Task instructions
What is to be transcribed is the run of lines opening with the one that has "for feature in" and closing with the one that has "bpy.context.scene.collection.objects.link(rigid_bodies[body])", and only that run, exactly.

Source material
■ ■ ■ ■

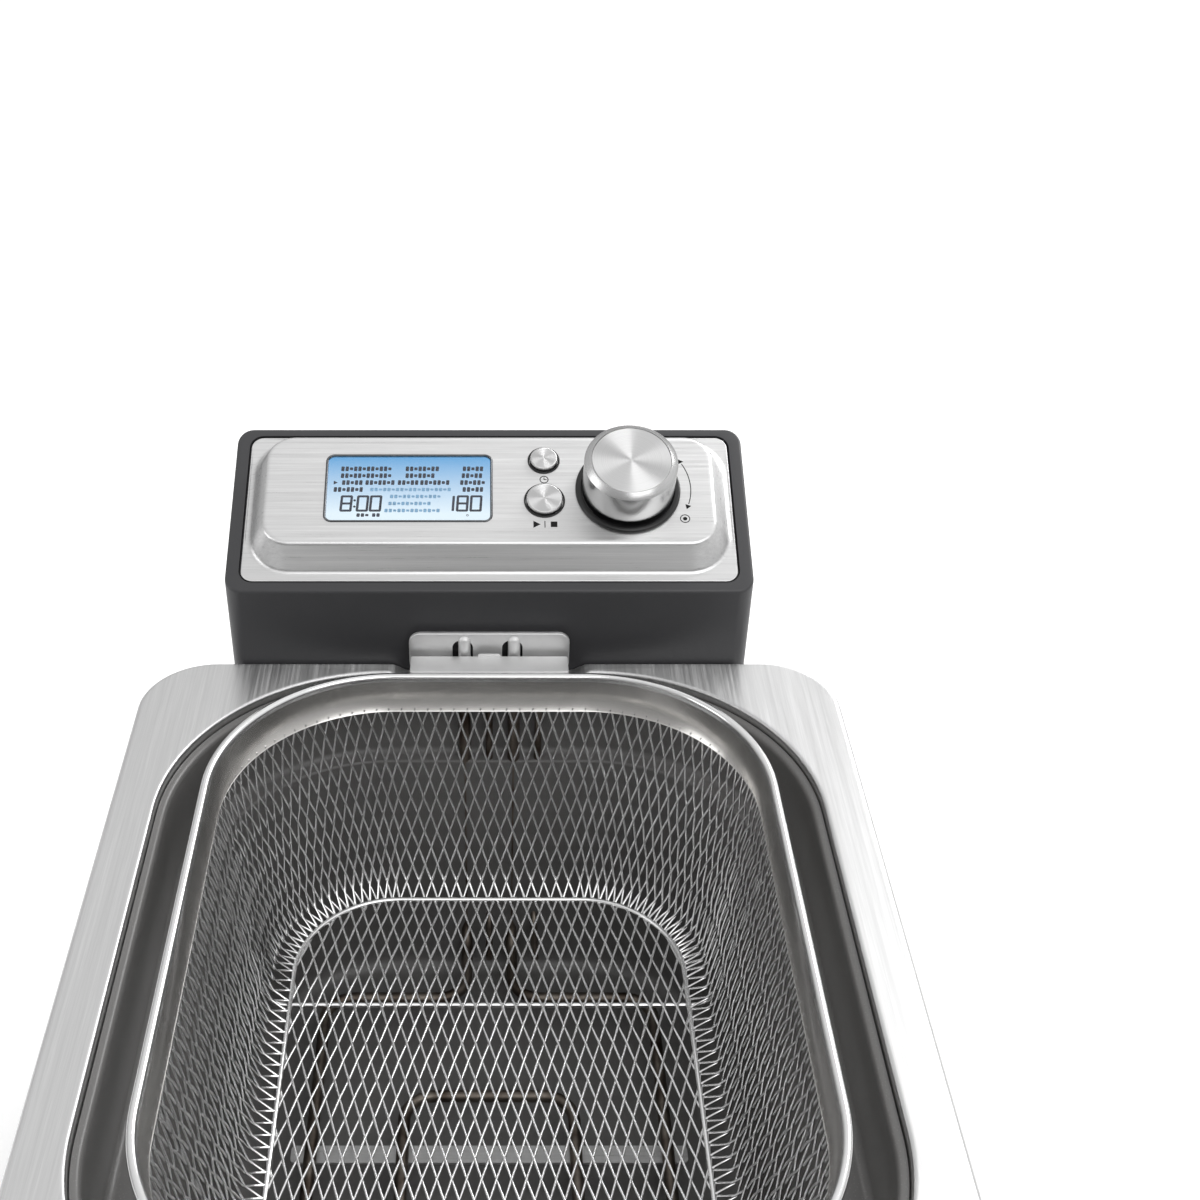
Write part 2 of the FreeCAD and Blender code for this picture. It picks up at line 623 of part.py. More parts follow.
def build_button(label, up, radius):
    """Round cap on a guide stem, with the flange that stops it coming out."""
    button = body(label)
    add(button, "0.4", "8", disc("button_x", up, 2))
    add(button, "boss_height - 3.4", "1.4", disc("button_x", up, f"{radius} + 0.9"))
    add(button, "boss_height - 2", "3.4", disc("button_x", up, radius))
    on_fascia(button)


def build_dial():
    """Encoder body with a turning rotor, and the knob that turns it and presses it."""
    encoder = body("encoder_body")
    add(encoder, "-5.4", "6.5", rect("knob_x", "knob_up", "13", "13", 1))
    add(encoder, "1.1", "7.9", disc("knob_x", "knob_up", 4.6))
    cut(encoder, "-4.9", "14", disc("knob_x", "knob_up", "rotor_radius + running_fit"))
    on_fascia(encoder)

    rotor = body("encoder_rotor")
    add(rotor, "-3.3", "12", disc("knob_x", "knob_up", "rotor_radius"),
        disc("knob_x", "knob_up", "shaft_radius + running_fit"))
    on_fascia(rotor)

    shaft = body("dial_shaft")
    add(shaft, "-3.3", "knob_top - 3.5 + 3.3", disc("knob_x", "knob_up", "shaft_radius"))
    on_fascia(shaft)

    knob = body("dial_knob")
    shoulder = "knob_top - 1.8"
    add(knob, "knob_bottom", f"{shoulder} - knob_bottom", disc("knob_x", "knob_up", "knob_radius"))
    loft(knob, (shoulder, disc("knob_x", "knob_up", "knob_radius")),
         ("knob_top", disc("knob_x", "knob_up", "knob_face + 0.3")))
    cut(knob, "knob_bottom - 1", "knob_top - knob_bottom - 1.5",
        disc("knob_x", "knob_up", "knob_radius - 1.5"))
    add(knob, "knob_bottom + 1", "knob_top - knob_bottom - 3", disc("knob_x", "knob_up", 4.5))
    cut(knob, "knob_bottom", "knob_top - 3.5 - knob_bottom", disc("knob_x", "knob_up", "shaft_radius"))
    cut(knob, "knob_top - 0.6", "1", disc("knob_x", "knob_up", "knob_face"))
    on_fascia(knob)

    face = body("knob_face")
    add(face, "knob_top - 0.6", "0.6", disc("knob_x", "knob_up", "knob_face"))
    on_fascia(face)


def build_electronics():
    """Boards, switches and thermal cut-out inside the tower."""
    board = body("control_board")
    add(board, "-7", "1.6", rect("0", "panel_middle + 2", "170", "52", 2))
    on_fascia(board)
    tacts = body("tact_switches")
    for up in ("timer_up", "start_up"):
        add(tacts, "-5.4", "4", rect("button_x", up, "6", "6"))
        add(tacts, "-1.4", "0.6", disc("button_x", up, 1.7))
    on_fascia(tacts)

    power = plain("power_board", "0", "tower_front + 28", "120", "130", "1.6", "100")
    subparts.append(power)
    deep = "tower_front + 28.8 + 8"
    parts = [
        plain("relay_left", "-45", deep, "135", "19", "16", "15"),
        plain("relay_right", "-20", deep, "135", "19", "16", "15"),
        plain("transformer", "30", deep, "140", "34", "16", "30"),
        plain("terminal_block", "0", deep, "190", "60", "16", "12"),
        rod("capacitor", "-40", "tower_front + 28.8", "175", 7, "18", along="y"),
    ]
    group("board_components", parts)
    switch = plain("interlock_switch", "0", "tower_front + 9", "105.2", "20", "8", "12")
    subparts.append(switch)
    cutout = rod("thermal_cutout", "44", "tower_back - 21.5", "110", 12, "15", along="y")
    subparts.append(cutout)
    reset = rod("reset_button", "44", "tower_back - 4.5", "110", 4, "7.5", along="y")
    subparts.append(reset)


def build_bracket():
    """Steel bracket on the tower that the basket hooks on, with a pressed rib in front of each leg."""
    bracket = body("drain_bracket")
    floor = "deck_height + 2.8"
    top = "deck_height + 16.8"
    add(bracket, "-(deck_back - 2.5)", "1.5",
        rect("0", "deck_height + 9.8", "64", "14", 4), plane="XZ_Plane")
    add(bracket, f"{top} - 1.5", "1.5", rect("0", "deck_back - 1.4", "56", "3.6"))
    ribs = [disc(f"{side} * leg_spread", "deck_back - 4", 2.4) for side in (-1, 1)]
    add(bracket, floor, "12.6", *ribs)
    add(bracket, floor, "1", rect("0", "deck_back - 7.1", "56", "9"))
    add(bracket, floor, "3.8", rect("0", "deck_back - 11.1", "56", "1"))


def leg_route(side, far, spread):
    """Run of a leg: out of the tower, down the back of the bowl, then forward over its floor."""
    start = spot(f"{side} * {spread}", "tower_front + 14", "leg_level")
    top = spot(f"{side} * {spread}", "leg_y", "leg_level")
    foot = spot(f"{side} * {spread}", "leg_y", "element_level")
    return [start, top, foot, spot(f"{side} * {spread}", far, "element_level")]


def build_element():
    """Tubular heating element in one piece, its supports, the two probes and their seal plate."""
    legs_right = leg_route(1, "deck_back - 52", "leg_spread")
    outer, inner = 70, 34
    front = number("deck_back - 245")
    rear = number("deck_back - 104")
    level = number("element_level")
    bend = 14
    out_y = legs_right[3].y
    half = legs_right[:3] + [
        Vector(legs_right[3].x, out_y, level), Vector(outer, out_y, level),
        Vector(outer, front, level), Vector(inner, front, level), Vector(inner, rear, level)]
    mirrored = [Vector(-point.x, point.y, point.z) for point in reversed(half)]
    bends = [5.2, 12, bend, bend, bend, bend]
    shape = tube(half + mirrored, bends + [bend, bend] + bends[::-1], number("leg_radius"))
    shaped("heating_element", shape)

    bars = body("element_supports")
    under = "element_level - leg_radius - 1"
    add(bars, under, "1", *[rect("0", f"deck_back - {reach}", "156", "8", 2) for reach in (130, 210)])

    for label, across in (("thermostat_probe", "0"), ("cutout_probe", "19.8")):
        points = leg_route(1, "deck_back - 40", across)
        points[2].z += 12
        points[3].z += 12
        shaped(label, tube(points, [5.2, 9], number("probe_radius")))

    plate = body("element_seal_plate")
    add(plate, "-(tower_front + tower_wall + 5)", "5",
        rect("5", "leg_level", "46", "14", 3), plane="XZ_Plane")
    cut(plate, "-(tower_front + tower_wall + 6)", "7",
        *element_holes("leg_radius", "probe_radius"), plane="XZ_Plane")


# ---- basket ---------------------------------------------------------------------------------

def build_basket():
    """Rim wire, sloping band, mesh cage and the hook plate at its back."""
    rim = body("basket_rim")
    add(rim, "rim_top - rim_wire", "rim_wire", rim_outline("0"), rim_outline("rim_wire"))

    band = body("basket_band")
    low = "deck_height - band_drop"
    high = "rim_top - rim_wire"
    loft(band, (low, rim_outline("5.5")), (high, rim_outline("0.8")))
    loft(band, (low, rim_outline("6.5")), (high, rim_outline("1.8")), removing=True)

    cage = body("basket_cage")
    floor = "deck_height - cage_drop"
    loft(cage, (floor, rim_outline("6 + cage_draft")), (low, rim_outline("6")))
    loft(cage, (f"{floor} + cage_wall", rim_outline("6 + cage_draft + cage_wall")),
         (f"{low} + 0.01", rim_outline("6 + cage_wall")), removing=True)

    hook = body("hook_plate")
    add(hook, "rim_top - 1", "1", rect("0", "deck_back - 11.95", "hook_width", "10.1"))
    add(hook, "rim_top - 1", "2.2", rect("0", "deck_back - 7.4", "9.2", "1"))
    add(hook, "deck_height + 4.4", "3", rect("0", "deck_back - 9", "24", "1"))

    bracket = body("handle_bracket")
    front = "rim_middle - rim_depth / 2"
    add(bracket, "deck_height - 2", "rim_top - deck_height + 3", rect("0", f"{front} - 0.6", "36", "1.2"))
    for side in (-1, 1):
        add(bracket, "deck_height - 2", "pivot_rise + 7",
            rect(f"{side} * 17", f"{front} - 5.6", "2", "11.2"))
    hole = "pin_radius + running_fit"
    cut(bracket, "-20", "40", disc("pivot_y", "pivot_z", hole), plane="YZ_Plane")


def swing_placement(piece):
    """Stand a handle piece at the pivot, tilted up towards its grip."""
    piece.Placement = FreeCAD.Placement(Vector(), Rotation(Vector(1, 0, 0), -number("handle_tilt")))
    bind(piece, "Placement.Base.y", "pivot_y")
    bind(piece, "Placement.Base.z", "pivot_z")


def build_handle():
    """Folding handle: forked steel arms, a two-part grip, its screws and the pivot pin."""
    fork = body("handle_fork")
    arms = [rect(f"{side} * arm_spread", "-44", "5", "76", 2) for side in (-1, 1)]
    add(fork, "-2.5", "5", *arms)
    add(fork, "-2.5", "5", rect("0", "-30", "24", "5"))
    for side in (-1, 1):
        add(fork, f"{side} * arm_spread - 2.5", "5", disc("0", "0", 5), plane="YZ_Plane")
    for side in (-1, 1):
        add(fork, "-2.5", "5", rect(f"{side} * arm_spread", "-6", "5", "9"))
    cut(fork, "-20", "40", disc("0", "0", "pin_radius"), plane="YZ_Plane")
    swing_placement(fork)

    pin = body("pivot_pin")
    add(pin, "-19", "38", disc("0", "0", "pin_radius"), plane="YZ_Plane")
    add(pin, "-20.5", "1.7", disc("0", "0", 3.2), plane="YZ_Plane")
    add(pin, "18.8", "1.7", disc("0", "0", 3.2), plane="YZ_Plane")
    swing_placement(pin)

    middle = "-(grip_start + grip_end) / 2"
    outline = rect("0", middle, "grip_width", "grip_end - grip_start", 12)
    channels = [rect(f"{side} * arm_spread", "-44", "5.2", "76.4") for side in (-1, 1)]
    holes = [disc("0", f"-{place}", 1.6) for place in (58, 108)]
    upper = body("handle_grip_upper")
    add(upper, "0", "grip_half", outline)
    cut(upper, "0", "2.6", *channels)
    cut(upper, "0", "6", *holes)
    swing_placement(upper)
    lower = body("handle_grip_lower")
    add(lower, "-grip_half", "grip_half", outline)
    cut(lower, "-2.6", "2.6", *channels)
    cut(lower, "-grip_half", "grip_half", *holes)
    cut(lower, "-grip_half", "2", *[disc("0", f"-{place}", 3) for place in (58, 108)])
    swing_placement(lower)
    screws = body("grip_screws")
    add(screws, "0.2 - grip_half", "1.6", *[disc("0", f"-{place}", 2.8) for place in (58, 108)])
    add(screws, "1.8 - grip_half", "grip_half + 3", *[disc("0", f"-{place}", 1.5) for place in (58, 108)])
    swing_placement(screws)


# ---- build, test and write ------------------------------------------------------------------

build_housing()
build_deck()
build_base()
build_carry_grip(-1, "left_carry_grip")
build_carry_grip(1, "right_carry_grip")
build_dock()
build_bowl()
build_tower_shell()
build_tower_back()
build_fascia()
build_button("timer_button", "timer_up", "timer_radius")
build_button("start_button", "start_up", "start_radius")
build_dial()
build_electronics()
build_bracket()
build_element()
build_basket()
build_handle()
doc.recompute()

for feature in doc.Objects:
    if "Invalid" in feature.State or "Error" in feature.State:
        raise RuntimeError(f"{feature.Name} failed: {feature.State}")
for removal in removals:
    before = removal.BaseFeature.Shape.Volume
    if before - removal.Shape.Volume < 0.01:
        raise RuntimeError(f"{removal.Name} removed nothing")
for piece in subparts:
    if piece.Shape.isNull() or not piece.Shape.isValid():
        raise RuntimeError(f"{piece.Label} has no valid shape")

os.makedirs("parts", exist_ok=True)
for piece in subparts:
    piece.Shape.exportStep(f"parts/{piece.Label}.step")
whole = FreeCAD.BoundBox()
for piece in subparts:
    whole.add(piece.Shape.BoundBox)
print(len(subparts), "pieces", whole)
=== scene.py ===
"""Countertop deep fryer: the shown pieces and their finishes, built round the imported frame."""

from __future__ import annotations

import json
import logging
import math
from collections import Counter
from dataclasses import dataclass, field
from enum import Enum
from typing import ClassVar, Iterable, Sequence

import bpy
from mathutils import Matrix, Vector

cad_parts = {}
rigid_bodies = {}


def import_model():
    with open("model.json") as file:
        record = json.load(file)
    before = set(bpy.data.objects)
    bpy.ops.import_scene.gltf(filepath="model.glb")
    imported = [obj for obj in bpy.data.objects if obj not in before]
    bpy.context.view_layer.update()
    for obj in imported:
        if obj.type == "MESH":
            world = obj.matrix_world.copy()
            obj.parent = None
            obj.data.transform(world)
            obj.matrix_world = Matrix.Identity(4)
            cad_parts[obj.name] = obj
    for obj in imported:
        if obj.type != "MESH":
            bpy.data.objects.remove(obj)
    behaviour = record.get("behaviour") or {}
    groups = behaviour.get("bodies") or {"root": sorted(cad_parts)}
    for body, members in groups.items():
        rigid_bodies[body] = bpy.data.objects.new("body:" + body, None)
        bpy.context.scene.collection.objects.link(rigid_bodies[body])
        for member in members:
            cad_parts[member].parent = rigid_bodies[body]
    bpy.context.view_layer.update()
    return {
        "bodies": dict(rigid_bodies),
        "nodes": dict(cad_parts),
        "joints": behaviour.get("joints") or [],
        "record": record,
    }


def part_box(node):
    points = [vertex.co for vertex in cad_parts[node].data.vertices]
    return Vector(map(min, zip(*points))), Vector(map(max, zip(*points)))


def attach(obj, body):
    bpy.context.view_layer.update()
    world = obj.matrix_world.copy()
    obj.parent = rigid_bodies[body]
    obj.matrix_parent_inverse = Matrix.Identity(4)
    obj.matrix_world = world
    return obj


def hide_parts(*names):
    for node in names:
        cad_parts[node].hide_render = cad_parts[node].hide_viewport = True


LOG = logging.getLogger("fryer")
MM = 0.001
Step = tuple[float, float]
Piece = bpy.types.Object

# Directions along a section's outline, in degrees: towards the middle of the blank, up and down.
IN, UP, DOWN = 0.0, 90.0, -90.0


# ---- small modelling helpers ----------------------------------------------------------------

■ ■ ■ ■

Reply to the exercise
for feature in doc.Objects:
    if "Invalid" in feature.State or "Error" in feature.State:
        raise RuntimeError(f"{feature.Name} failed: {feature.State}")
for removal in removals:
    before = removal.BaseFeature.Shape.Volume
    if before - removal.Shape.Volume < 0.01:
        raise RuntimeError(f"{removal.Name} removed nothing")
for piece in subparts:
    if piece.Shape.isNull() or not piece.Shape.isValid():
        raise RuntimeError(f"{piece.Label} has no valid shape")

os.makedirs("parts", exist_ok=True)
for piece in subparts:
    piece.Shape.exportStep(f"parts/{piece.Label}.step")
whole = FreeCAD.BoundBox()
for piece in subparts:
    whole.add(piece.Shape.BoundBox)
print(len(subparts), "pieces", whole)
=== scene.py ===
"""Countertop deep fryer: the shown pieces and their finishes, built round the imported frame."""

from __future__ import annotations

import json
import logging
import math
from collections import Counter
from dataclasses import dataclass, field
from enum import Enum
from typing import ClassVar, Iterable, Sequence

import bpy
from mathutils import Matrix, Vector

cad_parts = {}
rigid_bodies = {}


def import_model():
    with open("model.json") as file:
        record = json.load(file)
    before = set(bpy.data.objects)
    bpy.ops.import_scene.gltf(filepath="model.glb")
    imported = [obj for obj in bpy.data.objects if obj not in before]
    bpy.context.view_layer.update()
    for obj in imported:
        if obj.type == "MESH":
            world = obj.matrix_world.copy()
            obj.parent = None
            obj.data.transform(world)
            obj.matrix_world = Matrix.Identity(4)
            cad_parts[obj.name] = obj
    for obj in imported:
        if obj.type != "MESH":
            bpy.data.objects.remove(obj)
    behaviour = record.get("behaviour") or {}
    groups = behaviour.get("bodies") or {"root": sorted(cad_parts)}
    for body, members in groups.items():
        rigid_bodies[body] = bpy.data.objects.new("body:" + body, None)
        bpy.context.scene.collection.objects.link(rigid_bodies[body])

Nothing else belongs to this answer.